WASHINGTON – Today's high gas prices could reduce auto deaths by nearly a third as driving decreases, with the effect particularly dramatic among price-sensitive teenage drivers, the authors of a new study said.
Professors Michael Morrisey of the University of Alabama-Birmingham and David Grabowski of Harvard Medical School found that for every 10 percent increase in gas prices there was a 2.3 percent decline in auto deaths. For drivers ages 15 to 17, the decline was 6 percent, and for ages 18 to 21, it was 3.2 percent.
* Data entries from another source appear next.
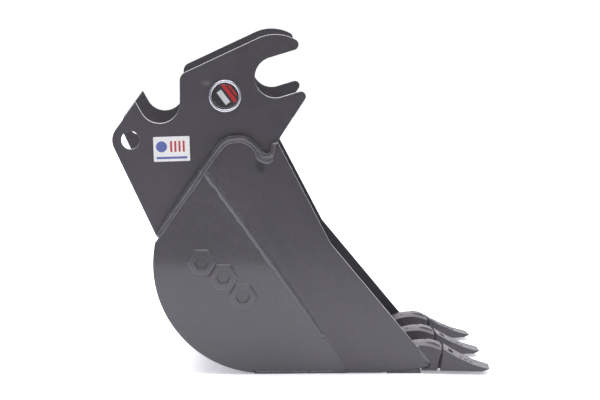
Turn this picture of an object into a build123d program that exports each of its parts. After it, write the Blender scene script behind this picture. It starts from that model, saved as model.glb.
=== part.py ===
"""Narrow trenching bucket for a mini excavator, with open-hook ears for a quick coupler.

Axes: +X forward (towards the teeth), +Z up, the bucket standing on its lip and wear strips at Z = 0.
The origin is the centre of the footprint of the whole bucket. All sizes are in millimetres.
"""
import os
from math import asin, atan2, cos, degrees, hypot, radians, sin, sqrt, tan

from build123d import *

# ---------------------------------------------------------------- driving dimensions
BUCKET_WIDTH = 305.0          # 12 inch bucket, outside to outside of the side plates
SIDE_THICKNESS = 10.0
EAR_THICKNESS = 12.0
WRAPPER_THICKNESS = 8.0
TOP_PLATE_THICKNESS = 12.0
LIP_THICKNESS = 16.0
WEAR_STRIP_THICKNESS = 8.0

HEEL_CENTRE = (-81.0, 234.0)  # X, Z of the centre of the round back
SIDE_HEEL_RADIUS = 232.0      # rear edge of the side plates
WRAPPER_RADIUS = 226.0        # outside of the wrapper, set in from the side plates
WRAPPER_END_ANGLE = 166.0     # where the full-width wrapper stops, just under the ears

TOP_BEND_ANGLE = 145.4        # the upper back plate runs straight above this point
TOP_BEND_RUN = 130.0
TOP_PLATE_DROP = 2.0          # top plate's upper face below the end of the upper back plate
TOP_PLATE_SLANT = 35.4        # degrees its rear edge leans from upright

HOOK_CENTRE = (-61.5, 620.0)  # coupler front pin
HOOK_RADIUS = 42.0
HOOK_AXIS_ANGLE = 17.0        # the slot opens forward and up
JAW_RADIUS = 87.0
UPPER_TIP_RADIUS = 11.5
LOWER_JAW_REACH = 38.5        # along the slot axis, to the centre of the rounded tip
LOWER_TIP_RADIUS = 10.3
EAR_TOP_ANGLE = 25.2
EAR_FRONT_ANGLE = 57.4
EAR_SHOULDER_FILLET = 18.0

SADDLE_CENTRE = (-297.5, 567.0)  # coupler rear pin
SADDLE_RADIUS = 41.5
SADDLE_PEAK = (-346.0, 569.0)
LOCK_HOLE_CENTRE = (-357.0, 491.0)
LOCK_HOLE_RADIUS = 19.0
REAR_CORNER_RADIUS = 37.0
EAR_HEEL = (-305.0, 290.0)
EAR_FRONT_FOOT = 482.0           # height where the ear's slanting front edge ends
EAR_LAP_FRONT = (-61.0, 447.0)   # lower edge of the ears, hidden inside the side plates
EAR_LAP_REAR = (-285.0, 290.5)

MOUTH_TOP = (-56.0, 487.0)    # top of the mouth, on the front edge of the side plates
MOUTH_KNEE = (54.3, 277.0)
MOUTH_NOSE = (273.5, 13.5)
MOUTH_NOSE_FILLET = 9.0
CUTTER_RISE = (160.0, 1.6)    # the lower edge of the side cutters climbs to the nose from here
BORDER_REAR_ANGLE = 168.5     # top of the round rear edge, about the heel's centre
BORDER_FOOT = (-297.0, 296.0)
HUMP_CENTRE = (-139.0, 446.0)
HUMP_RADIUS = 44.0
VALLEY_RADIUS = 20.0
VALLEY_ANGLE = 23.2           # direction from the hump's centre to the valley's centre
SEAM_TOP = (-205.0, 428.0)
SEAM_FOOT = (91.0, 2.0)
SEAM_WELD_FOOT = (40.0, 78.0)
SEAM_RISE = 55.2              # degrees above level of the seam's line, carried on past its top

LIP_REAR = 91.0
LIP_FRONT = 246.0
LIP_EDGE = 7.0                # thickness left at the lip's bevelled front
LIP_BEVEL = 16.0
LIP_CORNER_REAR = 175.0       # ahead of this the lip reaches out under the side cutters
STRIP_REAR = -107.0
STRIP_WIDTH = 60.0
STRIP_INSET = 3.0
STRIP_BEVEL = (5.0, 4.0)

TOOTH_SPACING = 131.0
TOOTH_PIVOT = 270.0           # the corner teeth turn outward about this X
TOOTH_SPLAY = 7.0
TOOTH_TIP = 392.5
TOOTH_TIP_CORNER = 6.0
TOOTH_TOP = (
    (295.5, 53.6), (309.5, 45.0), (323.0, 37.6), (340.0, 29.8), (358.0, 22.0), (375.0, 16.5), (TOOTH_TIP, 12.6))
TOOTH_UNDERSIDE = ((392.0, 10.4), (382.0, 9.0), (379.0, 6.5), (289.0, 6.5))
TOOTH_TAPER_START = 305.0
ADAPTER_REAR = 182.0
ADAPTER_STEP = 250.0          # hooks over the front of the lip
ADAPTER_FOOT = 6.5
ADAPTER_TOP = (
    (ADAPTER_REAR, 30.0), (203.0, 49.5), (226.0, 60.8), (248.0, 65.0), (266.0, 63.3), (281.0, 59.0), (291.5, 55.0))
ADAPTER_FRONT_FOOT = 283.0
ADAPTER_PLAN = ((180.0, 17.0), (232.0, 25.0), (250.0, 26.0), (300.0, 26.0))
PAD_OUTLINE = ((257.0, 56.0), (259.0, 65.8), (266.0, 66.4), (277.0, 63.9), (288.0, 59.2), (289.5, 50.0))
PAD_HALF_WIDTH = 13.0
NOSE_ROOT = (278.0, 8.5, 50.0)   # X, lowest and highest Z
NOSE_END = (325.0, 14.0, 26.0)
NOSE_HALF_WIDTHS = (18.5, 14.0)
SOCKET_CLEARANCE = 0.5
TOOTH_HALF_WIDTH = 26.0
TIP_HALF_WIDTH = 23.5
PIN_X = 311.0
PIN_SLOT = (10.0, 17.0)
PIN_CLEARANCE = 0.3
PIN_BOTTOM = 8.0
PIN_TOP = 35.0
PIN_CORE = 3.0
PIN_CORNER = 1.8

BADGE_CENTRE = (-164.0, 582.0)
BADGE_RADIUS = 33.0
BADGE_FACE_RADIUS = 28.0
BADGE_HEIGHT = 3.5
BADGE_FACE_HEIGHT = 2.0
LABEL_CENTRE = (-273.0, 473.5)
LABEL_SIZE = (74.0, 51.0)
LABEL_TILT = 1.8
LABEL_THICKNESS = 0.5
LABEL_CORNER = 2.0
MARK_HEIGHT = 3.0
MARK_CENTRES = ((-213.0, 239.0), (-168.0, 208.0), (-128.0, 167.0))
MARK_RADIUS = 28.0
MARK_STROKE = 14.0
BEAD_LEG = 9.0
BEAD_HEIGHT = 7.0
SEAM_BEAD_WIDTH = 9.0
SEAM_BEAD_START = 10.0
SEAM_BEAD_HEIGHT = 3.0

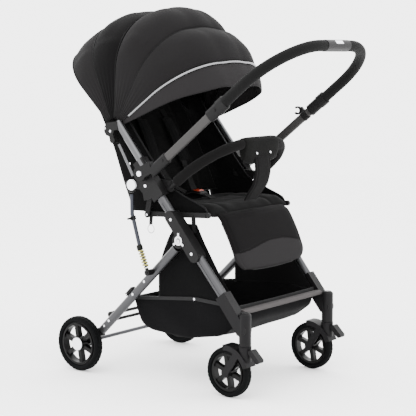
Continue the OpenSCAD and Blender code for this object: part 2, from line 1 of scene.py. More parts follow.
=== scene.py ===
import math
import bmesh
import bpy
import numpy as np
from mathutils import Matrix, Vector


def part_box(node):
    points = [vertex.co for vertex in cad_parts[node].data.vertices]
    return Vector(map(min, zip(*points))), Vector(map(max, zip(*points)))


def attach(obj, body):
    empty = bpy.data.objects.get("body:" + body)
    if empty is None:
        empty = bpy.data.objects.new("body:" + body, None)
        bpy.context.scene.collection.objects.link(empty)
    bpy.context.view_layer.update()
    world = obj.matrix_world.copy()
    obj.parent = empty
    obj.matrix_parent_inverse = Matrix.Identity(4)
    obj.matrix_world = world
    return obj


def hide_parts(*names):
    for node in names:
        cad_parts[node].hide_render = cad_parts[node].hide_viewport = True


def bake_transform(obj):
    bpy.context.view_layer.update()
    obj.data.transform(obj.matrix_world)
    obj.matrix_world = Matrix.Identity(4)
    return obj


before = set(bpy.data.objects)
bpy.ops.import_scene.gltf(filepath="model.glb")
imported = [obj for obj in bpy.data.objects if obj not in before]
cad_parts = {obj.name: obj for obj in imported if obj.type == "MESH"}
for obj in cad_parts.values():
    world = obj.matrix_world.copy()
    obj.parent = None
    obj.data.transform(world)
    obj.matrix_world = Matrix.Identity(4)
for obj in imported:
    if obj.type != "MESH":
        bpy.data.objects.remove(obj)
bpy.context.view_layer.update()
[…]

The study looked at fatalities from 1985 to 2006, when gas prices reached about $2.50 a gallon. With gas now averaging over $4 a gallon, Morrisey said he expects to see a drop of about 1,000 deaths a month.
With annual auto deaths typically ranging from about 38,000 to 40,000 a year, a drop of 12,000 deaths would cut the total by nearly a third, Morrisey said.
"I think there is some silver lining here in higher gas taxes in that we will see a public health gain," Grabowski said. But he cautioned that their estimate of a decline of 1,000 deaths a month could be offset somewhat by the shift under way to smaller, lighter, more fuel-efficient cars and the increase in motorcycle and scooter driving.
Morrisey said the study also found the "same kind of symmetry" between gas prices and auto deaths when prices go down.
"When that happens we drive more, we drive bigger cars, we drive faster and fatalities are higher," he said.
Morrisey and Grabowski presented their findings to a meeting of the American Society of Health Economists in Raleigh-Durham, N.C., last month. The study was funded by the Robert Wood Johnson Foundation.